All GPU layouts generation. The generated GPU layouts will replace the previous layouts. The log file will record the run time of GPU layouts, which should basically align with the result in the paper.
Layout quality comparison. It will compute the path-sampled-stress of the pre-generated CPU layouts and newly-generated GPU layouts.
Generate and compare CPU and GPU layout for a single chromosome. Since CPU baseline is time-consuming, you might only test the CPU baseline performance with a single chromosome instead of the entire dataset due to the time limit.
All CPU layouts generation. Then you can run (2) again to compare the CPU and GPU layouts.

The expected results include

Run Time Speedup. GPU layout is minute-scale, while CPU layout is hour-scale.
Layout Quality Comparison: Metric. With a quantitative metric of sampled path stress, we see the layout quality is similar for the CPU and GPU layouts.
Layout Quality Comparison: Visual Inspection. By comparing the generated images of CPU and GPU layouts, we do not find noticeable differences.

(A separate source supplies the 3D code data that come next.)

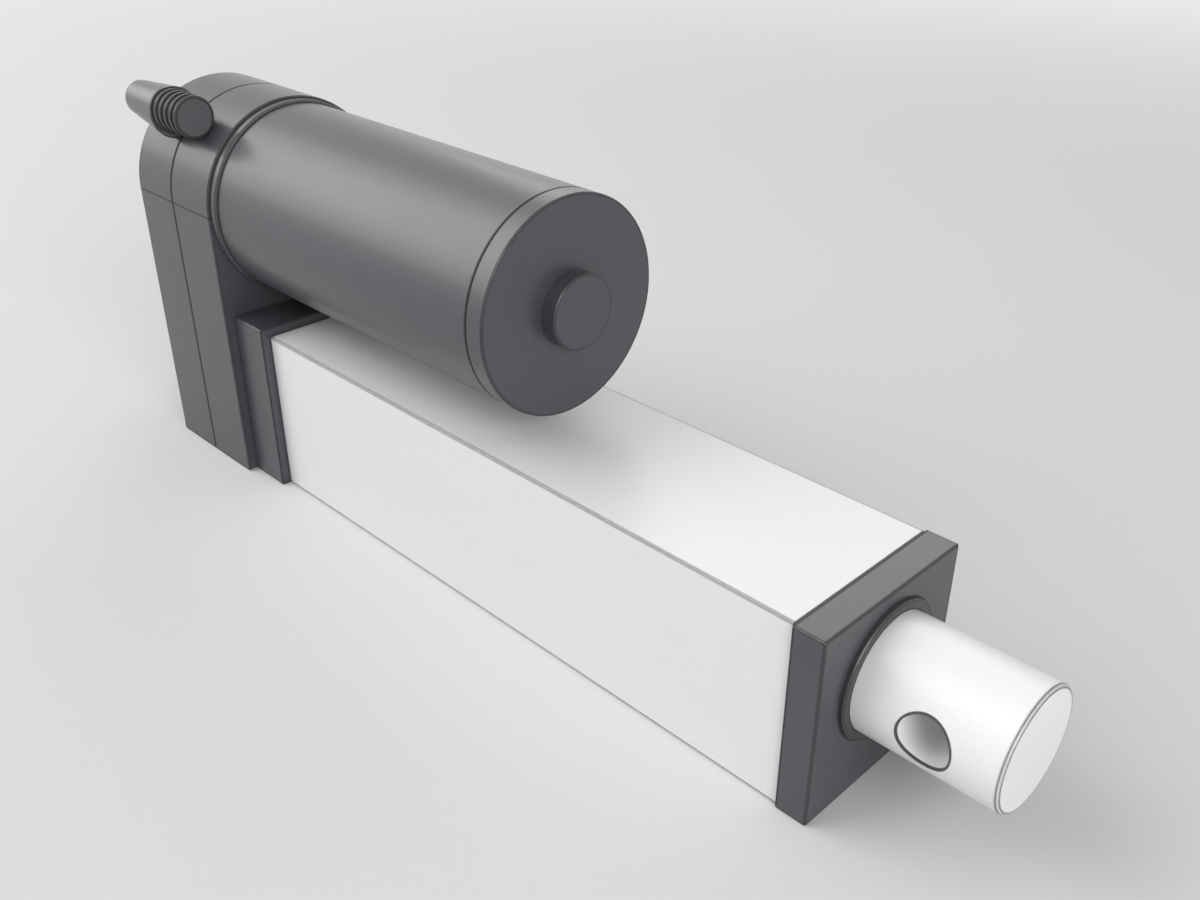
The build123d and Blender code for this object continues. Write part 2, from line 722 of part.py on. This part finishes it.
# Motor stations
flange_front = housing_front + motor_flange_thickness
can_front = flange_front + motor_can_length
end_cap_front = can_front + motor_end_cap_length
boss_front = end_cap_front + motor_boss_height
can_bore = motor_radius - motor_can_wall
plate_rear = flange_front + motor_spigot + end_play
plate_front = plate_rear + brush_plate_thickness
commutator_rear = plate_front - brush_plate_thickness / 2
commutator_front = commutator_rear + commutator_length
stack_rear = commutator_front + coil_length
stack_front = stack_rear + stack_length
coil_front = stack_front + coil_length
motor_bush_front = boss_front - motor_boss_height / 2
motor_bush_rear = motor_bush_front - motor_bush_length

# Motor casing
with BuildPart() as motor_flange:
    bar(housing_front, flange_front, motor_flange_radius, motor_centre)
    chamfer(motor_flange.edges(), motor_flange_chamfer)
    bar(flange_front, flange_front + motor_spigot, can_bore - fit_gap, motor_centre)
    bore(housing_front, flange_front + motor_spigot, motor_shaft_radius + head_gap, motor_centre)
    bore(flange_front, flange_front + motor_bearing_width, motor_bearing_radius + fit_gap, motor_centre)
    with facing(housing_front, motor_screw_points, -1):
        Hole(screw_radius + hole_gap, depth=motor_screw_grip + hole_gap)

with BuildPart() as motor_can:
    bar(flange_front, can_front, motor_radius, motor_centre)
    bore(flange_front, can_front, can_bore, motor_centre)

with BuildPart() as motor_end_cap:
    bar(can_front, end_cap_front, motor_radius, motor_centre)
    chamfer(motor_end_cap.edges(), edge_break)
    bar(end_cap_front, boss_front, motor_boss_radius, motor_centre)
    chamfer(motor_end_cap.faces().sort_by(Axis.X)[-1].edges(), edge_break)
    bar(can_front - motor_spigot, can_front, can_bore - fit_gap, motor_centre)
    bore(can_front - motor_spigot, can_front, can_bore - motor_spigot_wall, motor_centre)
    bore(can_front, motor_bush_front, motor_bush_radius + fit_gap, motor_centre)

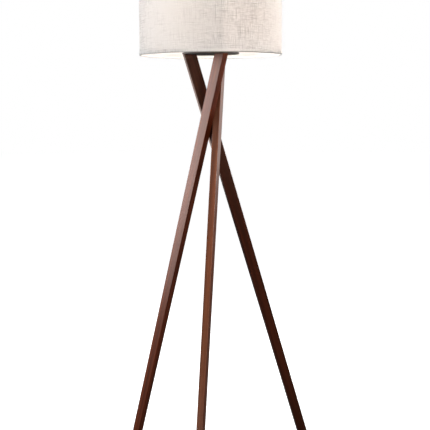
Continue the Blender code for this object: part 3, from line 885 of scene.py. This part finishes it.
def screw(node, finish):
    """A pan-head wood screw with a cross recess."""
    low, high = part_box(node)
    at = Vector(((low.x + high.x) / 2, (low.y + high.y) / 2, high.z - 0.0029))
    profile = [(0, -0.0300), (0.0004, -0.0298)]
    for n in range(44):
        profile.append(((0.0023 if n % 2 else 0.0016) * min(1, 0.25 + n / 12), -0.0290 + n * 0.0005))
    profile += [(0.0022, -0.0065), (0.0022, 0.00035), (0.0044, 0.00035), (0.0045, 0.0010)]
    profile += [(0.0045 * cos(radians(a)), 0.0010 + 0.0018 * sin(radians(a))) for a in (20, 40, 60, 75)]
    profile += [(0, 0.0028)]
    made = piece(f"{node}_cross", turned(profile, 32, centre=at), "stand", "steel", finish, node)
    bm = bmesh.new()
    for size in ((0.0040, 0.0008, 0.0024), (0.0008, 0.0040, 0.0024)):
        shape = Matrix.Translation(at + Vector((0, 0, 0.0028))) @ Matrix.Diagonal((*size, 1))
        bmesh.ops.create_cube(bm, size=1.0, matrix=shape)
    mesh = bpy.data.meshes.new("recess")
    bm.to_mesh(mesh)
    bm.free()
    recess = bpy.data.objects.new("recess", mesh)
    bpy.context.scene.collection.objects.link(recess)
    cut = made.modifiers.new("recess", "BOOLEAN")
    cut.operation = "DIFFERENCE"
    cut.use_self = True
    cut.object = recess
    bpy.context.view_layer.objects.active = made
    bpy.ops.object.modifier_apply(modifier=cut.name)
    bpy.data.objects.remove(recess)


studio()
rubber = coated("black_rubber", (0.025, 0.024, 0.022), 0.75)
# each leg's walnut takes its multiplier, which holds painted light and shade as well as the board's
# tone
for number, (name, tone) in enumerate(LEG_TONES_AND_PAINTED_LIGHT.items(), 1):
    leg(name, number, tone)
    foot_pad(name, rubber)
waist_block()
shade()
brass = metal("brass", (0.72, 0.52, 0.24), 0.26)
steel = metal("zinc_steel", (0.60, 0.60, 0.59), 0.32)
black = coated("black_plastic", (0.02, 0.02, 0.02), 0.38)
fittings(brass, steel, black)
finial(brass)
for name in LEG_TONES_AND_PAINTED_LIGHT:
    for key in ("outer", "inner"):
        screw(f"leg_screw_{name}_{key}", steel)
bronze = coated("dark_bronze", (0.115, 0.098, 0.085), 0.55)
for node, finish in {
    "hub_plate": bronze,
    "harp_saddle": brass,
    "threaded_nipple": steel,
    "nipple_lock_nut": steel,
    "cord_bushing": black,
    "switch_collar": steel,
    "socket_insulator": coated("insulating_card", (0.40, 0.33, 0.24), 0.9),
    "socket_core": coated("phenolic", (0.03, 0.022, 0.018), 0.45),
    "screw_shell": brass,
    "centre_contact": brass,
}.items():
    assign(frame["nodes"][node], finish)
for name in LEG_TONES_AND_PAINTED_LIGHT:
    assign(frame["nodes"][f"waist_dowel_{name}"], coated("beech", (0.52, 0.35, 0.19), 0.6))
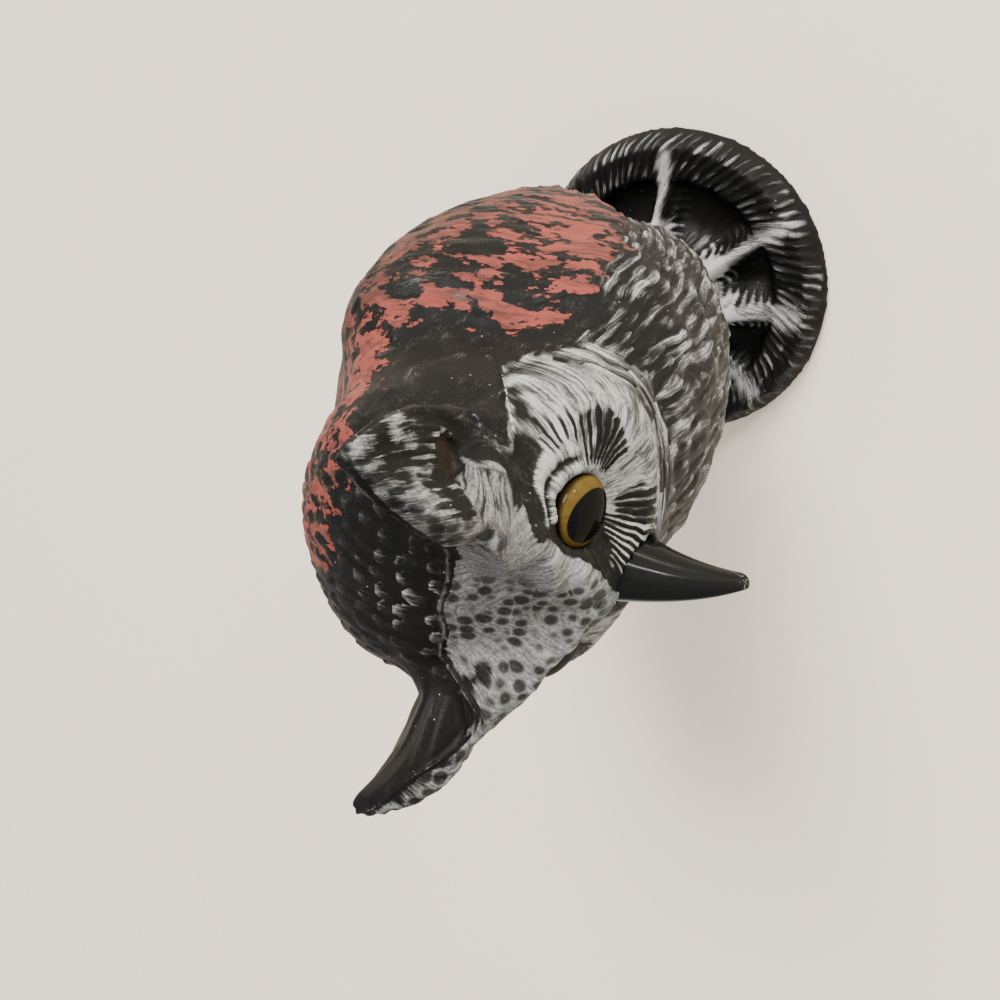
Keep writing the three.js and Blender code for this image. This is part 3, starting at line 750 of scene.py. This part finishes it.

Run the evaluation scripts: Central Evaluation: Path Stress

It is used to reproduce the results of the sampled path stress section in the paper. It verifies the usefulness of the proposed quantitative metric, demonstrating that it can correctly reveal the layout quality.

cd /root/path_stress
# Compute the sampled path stress with varying qualities: 1 minute
bash run_path_stress_verify.sh

The script will compute the sampled path stress for four given layouts with varying qualities.

By checking the quantitative metric and visually inspecting the layout figures, we verify the usefulness of the sampled path stress.